TASK REQUIREMENTS —
Quote, without change, all of the lines that follow.

DATA FOR THIS EXERCISE —

* * *

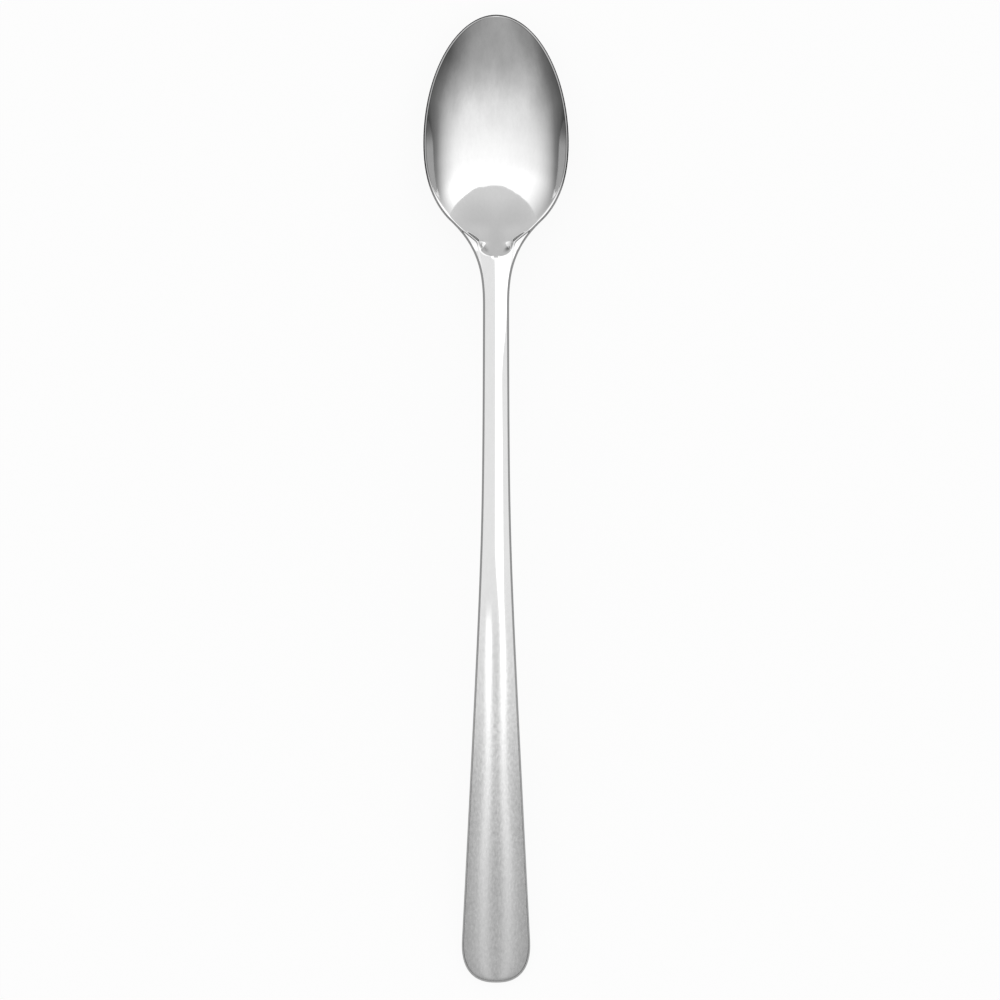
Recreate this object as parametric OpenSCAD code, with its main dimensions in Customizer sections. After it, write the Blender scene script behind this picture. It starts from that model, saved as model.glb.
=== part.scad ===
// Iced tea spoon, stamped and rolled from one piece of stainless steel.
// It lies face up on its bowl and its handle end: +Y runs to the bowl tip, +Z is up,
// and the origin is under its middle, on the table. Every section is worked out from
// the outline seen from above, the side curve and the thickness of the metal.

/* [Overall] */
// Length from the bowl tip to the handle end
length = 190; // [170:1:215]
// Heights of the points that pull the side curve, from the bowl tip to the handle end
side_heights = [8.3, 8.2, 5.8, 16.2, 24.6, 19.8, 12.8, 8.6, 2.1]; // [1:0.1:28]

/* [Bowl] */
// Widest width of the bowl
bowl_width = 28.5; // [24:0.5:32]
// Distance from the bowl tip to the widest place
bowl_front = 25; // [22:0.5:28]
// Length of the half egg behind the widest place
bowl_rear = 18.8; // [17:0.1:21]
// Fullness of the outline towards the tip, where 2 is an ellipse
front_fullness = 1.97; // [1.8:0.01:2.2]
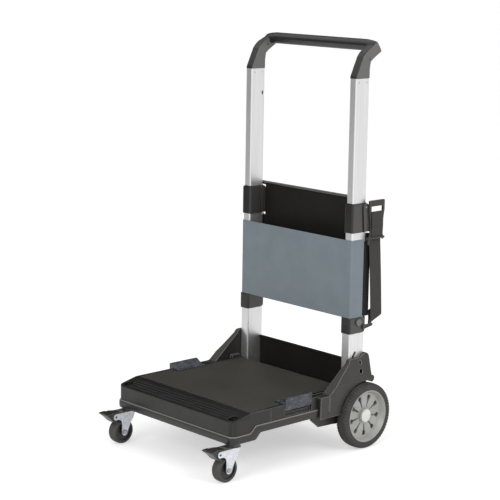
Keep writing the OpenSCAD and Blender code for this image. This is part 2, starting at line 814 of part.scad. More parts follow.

* * *

CORRECT RESPONSE —
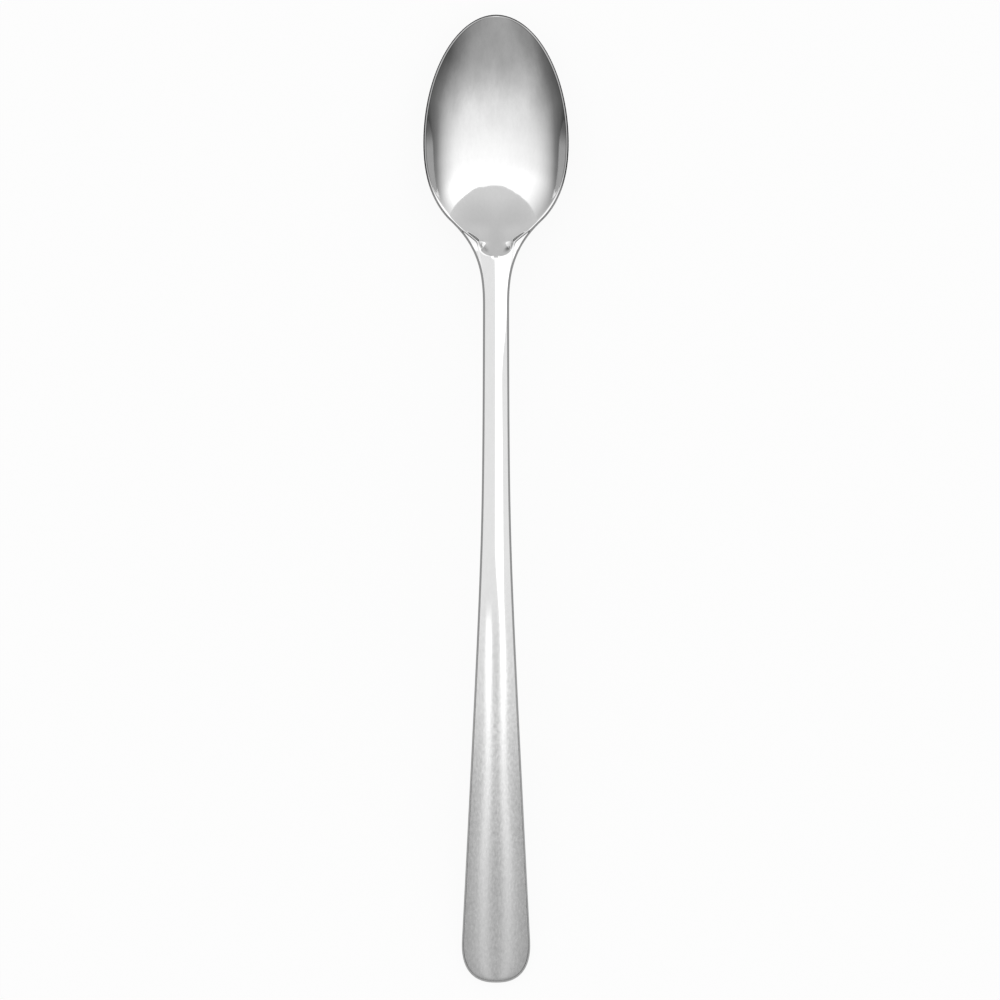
Recreate this object as parametric OpenSCAD code, with its main dimensions in Customizer sections. After it, write the Blender scene script behind this picture. It starts from that model, saved as model.glb.
=== part.scad ===
// Iced tea spoon, stamped and rolled from one piece of stainless steel.
// It lies face up on its bowl and its handle end: +Y runs to the bowl tip, +Z is up,
// and the origin is under its middle, on the table. Every section is worked out from
// the outline seen from above, the side curve and the thickness of the metal.

/* [Overall] */
// Length from the bowl tip to the handle end
length = 190; // [170:1:215]
// Heights of the points that pull the side curve, from the bowl tip to the handle end
side_heights = [8.3, 8.2, 5.8, 16.2, 24.6, 19.8, 12.8, 8.6, 2.1]; // [1:0.1:28]

/* [Bowl] */
// Widest width of the bowl
bowl_width = 28.5; // [24:0.5:32]
// Distance from the bowl tip to the widest place
bowl_front = 25; // [22:0.5:28]
// Length of the half egg behind the widest place
bowl_rear = 18.8; // [17:0.1:21]
// Fullness of the outline towards the tip, where 2 is an ellipse
front_fullness = 1.97; // [1.8:0.01:2.2]
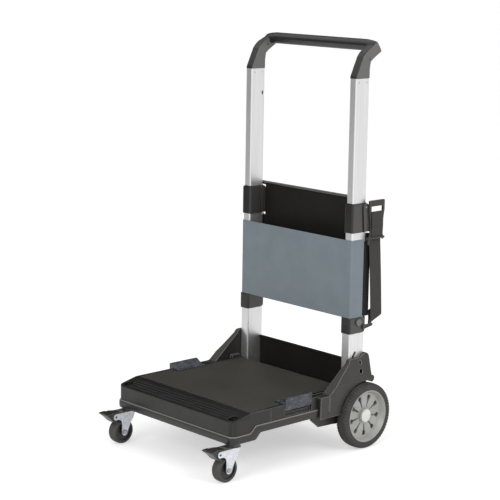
Keep writing the OpenSCAD and Blender code for this image. This is part 2, starting at line 814 of part.scad. More parts follow.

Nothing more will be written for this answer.